The German manufacturer produced over 210,000 cars in 2011, almost 46% more than in the previous year. In total, it has invested £1.7 billion in its Slovakian plants over the past 20 years and plans to spend another £1.2 billion by 2016. Attracted by the availability of a highly skilled, low cost workforce and by spare industrial capacity, Volkswagen was followed by PSA Peugeot Citroen and Kia Motors, which launched production there in 2006. In 2011, Kia Motors Slovakia made over 252,000 vehicles, 10% more than in 2010 and plans to grow the output to around 285,000 vehicles in 2012. At the same time, PSA Peugeot Citroen assembled 177,000 Peugeot brand 207 and 208 models and Citroen C3 Picasso vehicles in its plant in Trnava.

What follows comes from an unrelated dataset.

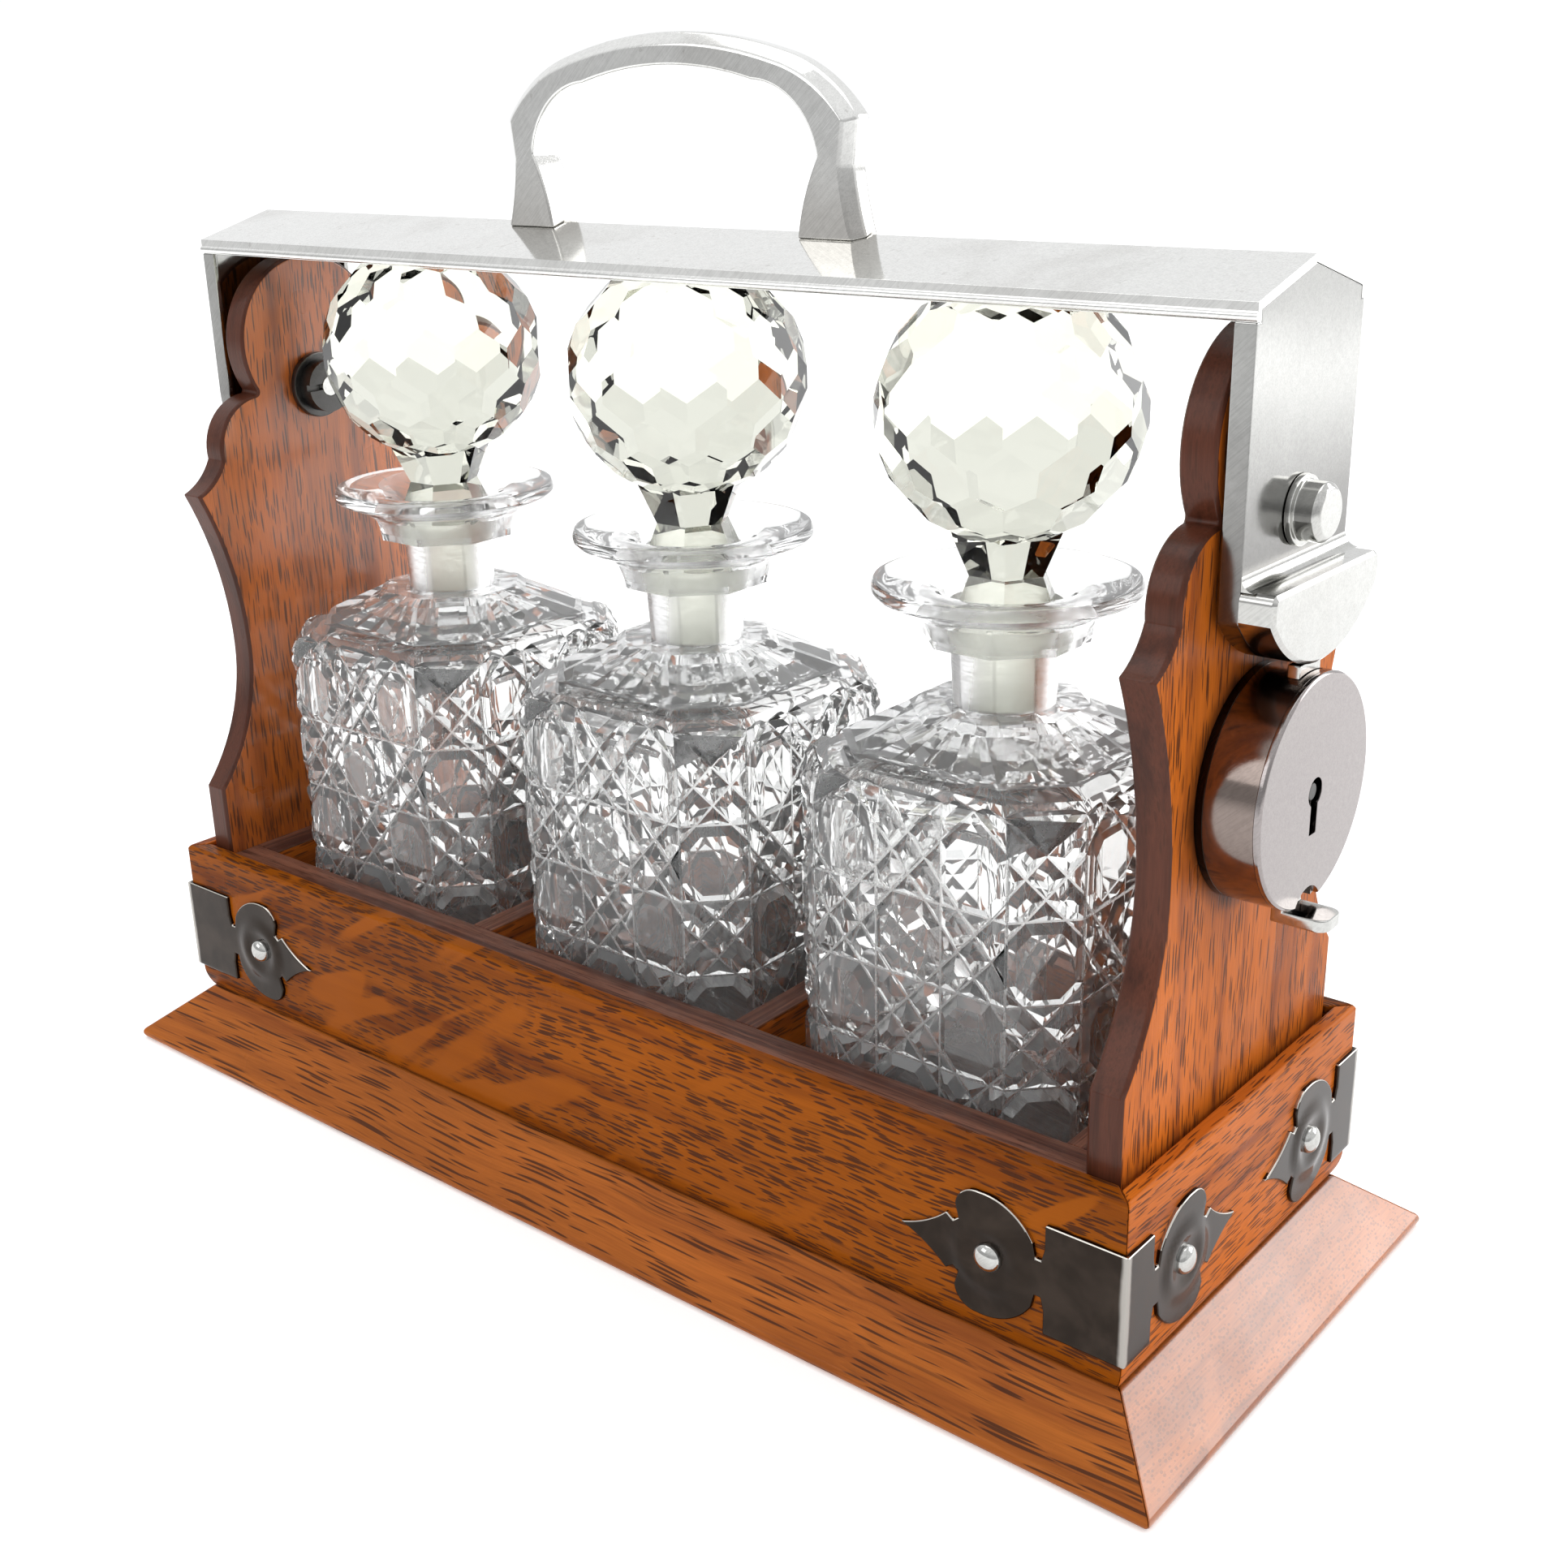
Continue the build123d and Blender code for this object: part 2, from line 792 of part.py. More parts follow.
def lock_bolt():
    """Bolt, windowed body and outward tab in one plate."""
    body_low = lock_height - bolt_body_height / 2
    body_high = lock_height + bolt_body_height / 2
    half = bolt_body_width / 2
    body = block(bolt_back, bolt_front, -half, half, body_low, body_high)
    body = fillet(body.edges().filter_by(Axis.X), 2.0)
    window = block(
        bolt_back - 1,
        bolt_front + 1,
        -bolt_window / 2,
        bolt_window / 2,
        body_low + 4,
        body_high - 4,
    )
    window = fillet(window.edges().filter_by(Axis.X), 2.0)
    tongue = block(
        bolt_back, bolt_front, -bolt_width / 2, bolt_width / 2, body_high - 4, bolt_tip
    )
    tail = block(
        bolt_back, bolt_front, -tab_width / 2, tab_width / 2, tab_top - tab_thickness, body_low + 4
    )
    tab = block(
        bolt_back,
        tab_reach,
        -tab_width / 2,
        tab_width / 2,
        tab_top - tab_thickness,
        tab_top,
    )
    tips = [e for e in tab.edges().filter_by(Axis.Z) if e.center().X > tab_reach - 0.1]
    tab = fillet(tips, tab_width / 3)
    return body - window + tongue + tail + tab


def lock_tumbler():
    """The lever that the key lifts, on its own pin behind the bolt."""
    back, front = tumbler_back, tumbler_back + tumbler_thickness
    eye = x_rod(tumbler_eye, back, front, tumbler_pin_y, tumbler_pin_z)
    low = tumbler_pin_z - tumbler_arm_height / 4
    arm = block(
        back, front, tumbler_pin_y, tumbler_pin_y + tumbler_arm, low, low + tumbler_arm_height
    )
    bore = x_rod(
        tumbler_pin_radius + running_fit, back - 1, front + 1, tumbler_pin_y, tumbler_pin_z
    )
    return eye + arm - bore


def tumbler_pin():
    front = tumbler_back + tumbler_thickness + 0.8
    return x_rod(tumbler_pin_radius, upright_outer, front, tumbler_pin_y, tumbler_pin_z)


def tumbler_spring():
    """A flat spring that lies over the lever, its foot on the back plate."""
    front = tumbler_back + tumbler_thickness
    start = tumbler_pin_y + tumbler_eye
    end = start + spring_length
    low = tumbler_pin_z + spring_gap
    leaf = block(tumbler_back, front, start, end, low, low + spring_leaf)
    foot = block(case_back, front, end - spring_foot, end, low - spring_foot, low)
    return leaf + foot


def screw_places():
    """Three screws at 120 degrees round the back plate."""
    ring = drum_radius - drum_wall - 4.5
    places = []
    for turn in (90, 210, 330):
        angle = math.radians(turn)
        places.append((ring * math.cos(angle), lock_height + ring * math.sin(angle)))
    return places


def lock_screws():
    made = []
    for y, z in screw_places():
        made.append(x_rod(screw_head, case_back, case_back + screw_head_height, y, z))
    return Compound(children=made)


# ---- corner brackets ----


def bracket_plan(band):
    """One arm of a bracket as a flat face: band, pierced lobes and a pointed tip."""
    half = bracket_band_half
    across = bracket_lobe_half
    along = bracket_reach
    root = Polyline(
        (0, 0),
        (0, half),
        (band, half),
        (band, 0.50 * across),
        (band + 0.02 * along, 0.30 * across),
        (band + 0.06 * along, 0.30 * across),
        (band + 0.08 * along, 0.52 * across),
    )
    lobe = ThreePointArc(
        root @ 1, (band + 0.25 * along, 0.91 * across), (band + 0.45 * along, across)
    )
    shoulder = ThreePointArc(
        lobe @ 1, (band + 0.56 * along, 0.91 * across), (band + 0.61 * along, 0.67 * across)
    )
    notch = Polyline(
        shoulder @ 1,
        (band + 0.585 * along, 0.45 * across),
        (band + 0.62 * along, 0.38 * across),
        (band + 0.67 * along, 0.47 * across),
    )
    leaf = ThreePointArc(notch @ 1, (band + 0.82 * along, 0.19 * across), (band + along, 0))
    upper = [root, lobe, shoulder, notch, leaf, Line(leaf @ 1, (0, 0))]
    above = make_face(upper)
    return above + mirror(above, about=Plane.XZ)


def bracket():
    """The front right bracket: two arms bent round the corner."""
    front = Plane(
        origin=(plinth_half_length, -plinth_half_depth, bracket_middle),
        x_dir=(-1, 0, 0),
        z_dir=(0, -1, 0),
    )
    end = Plane(
        origin=(plinth_half_length, -plinth_half_depth, bracket_middle),
        x_dir=(0, 1, 0),
        z_dir=(1, 0, 0),
    )
    plate = extrude(front * bracket_plan(bracket_front_band), amount=bracket_thickness)
    plate += extrude(end * bracket_plan(bracket_end_band), amount=bracket_thickness)
    corner = block(
        plinth_half_length,
        plinth_half_length + bracket_thickness,
        -plinth_half_depth - bracket_thickness,
        -plinth_half_depth,
        bracket_middle - bracket_band_half,
        bracket_middle + bracket_band_half,
    )
    return plate + corner


def stud_places():
    """Centres of the front right bracket's two studs, on the outside of the plinth."""
    front = (plinth_half_length - bracket_front_band - bracket_stud_at, -plinth_half_depth, bracket_middle)
    end = (plinth_half_length, -plinth_half_depth + bracket_end_band + bracket_stud_at, bracket_middle)
    return front, end


def stud_dome_shape():
    """A domed nail head, flat underneath, standing up Z."""
    return Pos(0, 0, stud_dome / 2) * Cone(stud_radius, 0.5 * stud_radius, stud_dome)


def corner_studs():
    (fx, fy, z), (ex, ey, _) = stud_places()
    dome = stud_dome_shape()
    front = Pos(fx, fy - bracket_thickness, z) * Rot(90, 0, 0) * dome
    end = Pos(ex + bracket_thickness, ey, z) * Rot(0, 90, 0) * dome
    return [front, end]


def at_all_corners(shape):
    """A front right piece, copied to the front left, back right and back left corners."""
    return [
        shape,
        mirror(shape, about=Plane.YZ),
        mirror(shape, about=Plane.XZ),
        mirror(mirror(shape, about=Plane.YZ), about=Plane.XZ),
    ]


# ---- decanters and stoppers ----


def cut_square(half, corner, height):
    """The corners of a level square with its own corners cut off."""
    near = half - corner
    return [
        (half, -near, height),
        (half, near, height),
        (near, half, height),
        (-near, half, height),
        (-half, near, height),
        (-half, -near, height),
        (-near, -half, height),
        (near, -half, height),
    ]


def octagon(flat, height):
    """The corners of a level regular octagon, by its half width across flats."""
    return cut_square(flat, flat * (2 - math.sqrt(2)), height)


def hexagon(radius, height):
    """The corners of a level regular hexagon."""
    turns = [math.radians(60 * step) for step in range(6)]
    return [(radius * math.cos(turn), radius * math.sin(turn), height) for turn in turns]


def banded(levels):
    """A closed solid: level outlines one over another, joined by flat faces."""
    faces = [
        make_face(Polyline(*levels[0], close=True)),
        make_face(Polyline(*levels[-1], close=True)),
    ]
    for low, high in zip(levels, levels[1:]):
        for here, there in zip(range(len(low)), [*range(1, len(low)), 0]):
            corners = (low[here], low[there], high[there], high[here])
            faces.append(make_face(Polyline(*corners, close=True)))
    return Solid(Shell(faces))


def decanter():
    """Square cut-cornered bottle with an eight-sided neck and a wide thick lip, hollow."""
    body = banded(
        [
            cut_square(decanter_half - decanter_foot, decanter_corner, deck_top),
            cut_square(decanter_half, decanter_corner, deck_top + decanter_foot),
            cut_square(decanter_half, decanter_corner, decanter_shoulder),
            octagon(decanter_neck_flat + neck_step, decanter_neck_base),
            octagon(decanter_neck_flat, decanter_neck_base),
            octagon(decanter_neck_flat, decanter_flare + neck_sink),
        ]
    )
    lip_low = decanter_lip_top - decanter_lip_edge
    under = decanter_neck_flat - 0.5
    reach = decanter_lip_radius - under
    rise = lip_low - decanter_flare
    lip = Polyline(
        (0, decanter_flare),
        (under, decanter_flare),
        (under + 0.09 * reach, decanter_flare + 0.40 * rise),
        (under + 0.33 * reach, decanter_flare + 0.72 * rise),
        (decanter_lip_radius, lip_low),
        (decanter_lip_radius, decanter_lip_top - lip_round),
        (decanter_lip_radius - lip_round, decanter_lip_top),
        (0, decanter_lip_top),
        close=True,
    )
    body += revolve(Plane.XZ * make_face(lip), Axis.Z)
    return body - decanter_cavity()


def decanter_cavity():
    """The inside: square well, sloping shoulder and a tapered ground mouth."""
    half = decanter_half - decanter_wall
    corner = decanter_corner - decanter_wall * 0.6
    plug_low = decanter_lip_top - plug_drop
    well = banded(
        [
            cut_square(half, corner, deck_top + decanter_floor),
            cut_square(half, corner, decanter_shoulder - 0.6 * decanter_wall),
            octagon(mouth_radius - plug_taper, plug_low),
        ]
    )
    spread = decanter_lip_radius - mouth_rim - mouth_radius
    mouth = Polyline(
        (0, plug_low - 2.0),
        (mouth_radius - plug_taper, plug_low - 2.0),
        (mouth_radius, decanter_lip_top - mouth_flare),
        (mouth_radius + 0.12 * spread, decanter_lip_top - 0.5 * mouth_flare),
        (mouth_radius + 0.40 * spread, decanter_lip_top - 0.16 * mouth_flare),
        (mouth_radius + spread, decanter_lip_top),
        (0, decanter_lip_top),
        close=True,
    )
    return well + revolve(Plane.XZ * make_face(mouth), Axis.Z)


def faceted_ball():
    """A ball cut with staggered rows of flat facets."""
    ball = Box(4 * stopper_radius, 4 * stopper_radius, 2 * stopper_radius)
    rows = sorted(set(stopper_rows) | {-row for row in stopper_rows})
    for index, row in enumerate(rows):
        for step in range(stopper_facets):
            turn = (step + 0.5 * (index % 2)) * 360 / stopper_facets
            normal = Vector(1, 0, 0).rotate(Axis.Y, -row).rotate(Axis.Z, turn)
            cut = Plane(origin=normal * stopper_radius, z_dir=normal)
            ball = split(ball, bisect_by=cut, keep=Keep.BOTTOM)
    return ball


def stopper():
    """Faceted ball, waisted six-sided neck and a tapered ground plug."""
    ball = Pos(0, 0, stopper_centre) * faceted_ball()
    ball_low = stopper_centre - stopper_radius
    plug_top = decanter_lip_top - mouth_flare
    plug_low = decanter_lip_top - plug_drop + 1.0
    top_radius = mouth_radius - plug_fit
    low_radius = mouth_radius - plug_taper - plug_fit
    waist = (ball_low + plug_top) / 2
    neck = banded(
        [
            hexagon(stopper_neck_top, ball_low + stopper_neck_sink),
            hexagon(stopper_neck_radius, waist),
            hexagon(top_radius - stopper_neck_step, plug_top),
        ]
    )
    plug = Pos(0, 0, (plug_top + plug_low) / 2) * Cone(low_radius, top_radius, plug_top - plug_low)
    return ball + neck + plug


# ---- hand out the pieces ----


def all_parts():
    parts = {}
    parts.update(
        frame_sides(
            skirt_section,
            skirt_section,
            skirt_half_length,
            skirt_half_depth,
            skirt_width,
            ("skirt_front", "skirt_right", "skirt_back", "skirt_left"),
        )
    )
    parts.update(
        frame_sides(
            side_wall_section,
            end_wall_section,
            plinth_half_length,
            plinth_half_depth,
            plinth_wall,
            ("plinth_front", "plinth_right", "plinth_back", "plinth_left"),
        )
    )
    studs = corner_studs()
    parts["base_board"] = base_board()
    parts["deck"] = deck()
    parts.update(liners())
    parts["upright_right"] = upright_right()
    parts["upright_left"] = mirrored_x(parts["upright_right"])
    names = ("bracket_front_right", "bracket_front_left", "bracket_back_right", "bracket_back_left")
    parts.update(zip(names, at_all_corners(bracket())))
    parts["bracket_studs"] = Compound(
        children=[copy for stud in studs for copy in at_all_corners(stud)]
    )
    parts["carrying_bar"] = carrying_bar()
    parts["strap_right"] = strap(boss_reach)
    parts["strap_left"] = mirrored_x(strap(left_strap_end + 0.01))
    parts["hasp_boss"] = hasp_boss()
    parts["handle"] = handle()
    parts["handle_screws"] = handle_screws()
    for name, piece in (
        ("pivot_collar", pivot_collar()),
        ("pivot_stud", pivot_stud()),
        ("pivot_washer", pivot_washer()),
        ("pivot_nut", pivot_nut()),
    ):
        parts[name + "_right"] = piece
        parts[name + "_left"] = mirrored_x(piece)
    parts["lock_case"] = lock_case()
    parts["lock_back_plate"] = lock_back_plate()
    parts["lock_cover"] = lock_cover()
    parts["drill_pin"] = drill_pin()
    parts["lock_bolt"] = lock_bolt()
    parts["lock_tumbler"] = lock_tumbler()
    parts["tumbler_pin"] = tumbler_pin()
    parts["tumbler_spring"] = tumbler_spring()
    parts["lock_screws"] = lock_screws()
    bottle, ball = decanter(), stopper()
    for index, name in enumerate(("left", "centre", "right")):
        place = Pos((index - 1) * bottle_pitch, 0, 0)
        parts["decanter_" + name] = place * bottle
        parts["stopper_" + name] = place * ball
    return parts


os.makedirs("parts", exist_ok=True)
for node, shape in all_parts().items():
    export_step(shape, os.path.join("parts", node + ".step"))
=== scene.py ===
import json
import math

import bmesh
import bpy
from bpy.props import FloatProperty, FloatVectorProperty, PointerProperty
from mathutils import Matrix, Vector

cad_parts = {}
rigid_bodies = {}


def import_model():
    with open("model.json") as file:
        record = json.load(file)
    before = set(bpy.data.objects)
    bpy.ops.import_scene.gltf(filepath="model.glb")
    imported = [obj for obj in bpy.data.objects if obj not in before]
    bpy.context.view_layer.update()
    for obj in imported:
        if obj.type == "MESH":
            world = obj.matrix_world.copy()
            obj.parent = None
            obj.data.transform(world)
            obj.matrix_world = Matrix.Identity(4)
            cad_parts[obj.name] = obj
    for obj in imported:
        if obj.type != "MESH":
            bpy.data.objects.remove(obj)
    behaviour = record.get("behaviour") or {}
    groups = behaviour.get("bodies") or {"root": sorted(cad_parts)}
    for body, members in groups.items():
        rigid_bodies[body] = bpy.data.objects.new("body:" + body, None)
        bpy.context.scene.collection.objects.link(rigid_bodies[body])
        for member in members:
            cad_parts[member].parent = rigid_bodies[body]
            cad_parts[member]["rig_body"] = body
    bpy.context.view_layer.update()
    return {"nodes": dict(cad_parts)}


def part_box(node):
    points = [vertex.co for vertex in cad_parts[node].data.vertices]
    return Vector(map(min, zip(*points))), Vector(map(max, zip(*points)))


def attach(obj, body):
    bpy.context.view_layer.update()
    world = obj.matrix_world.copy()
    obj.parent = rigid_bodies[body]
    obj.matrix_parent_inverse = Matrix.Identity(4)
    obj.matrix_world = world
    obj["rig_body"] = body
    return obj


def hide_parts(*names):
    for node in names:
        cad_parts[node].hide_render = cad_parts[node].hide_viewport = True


bl_info = {
    "name": "Antique Tantalus",
    "version": (1, 0, 0),
    "blender": (4, 5, 0),
    "location": "3D View > Sidebar > Tantalus",
    "description": "Dresses an oak tantalus with its cut glass, plated bar and drum lock",
    "category": "Object",
}

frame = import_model()

MM = 0.001
BOTTLES = ("left", "centre", "right")


# ---- sizes and colours a user may change ----


def number(name, description, default, **limits):
    """A plain number setting."""
    return FloatProperty(name=name, description=description, default=default, **limits)


def size(name, description, default):
    """A length setting, in metres."""
    return number(name, description, default, subtype="DISTANCE", unit="LENGTH", precision=4)


def factor(name, description, default):
    """A setting between none and all."""
    return number(name, description, default, min=0.0, max=1.0, subtype="FACTOR")


def colour(name, description, default):
    """A colour setting."""
    return FloatVectorProperty(
        name=name, description=description, default=default, subtype="COLOR", min=0.0, max=1.0
    )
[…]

Between 2005 and 2011, car production in Romania grew by 78% and in Hungary by 35%. The Romanian automotive sector has developed mainly due to Renault’s involvement at Dacia and its suppliers’ investments. Following in their footsteps, more and more significant automotive producers, like Ford and their suppliers, decided to create production facilities in Romania. The main players in the Hungarian automotive sector are Audi, Suzuki and Opel, as well as their multinational suppliers

The automotive industry is a key sector in CEE economies. In the Czech Republic, the Region’s biggest carmaker has over 800 companies in the sector and their total production is close to a fifth of the country’s industrial output. The sector’s share of Czech GDP varies between 9% and 10%. These figures for the other countries are quite similar. According to the European Automobile Manufacturers Association rating, which compares the European Union countries by the number of vehicles produced annually per 1,000 inhabitants, the top three positions in 2012 are occupied by Slovakia, the Czech Republic and Slovenia, all making between 85 and 118 cars per 1,000 inhabitants. Powerhouses with a longer automotive tradition, like Germany, Sweden and Spain, are now closer to the EU average of 38 cars per 1,000 inhabitants.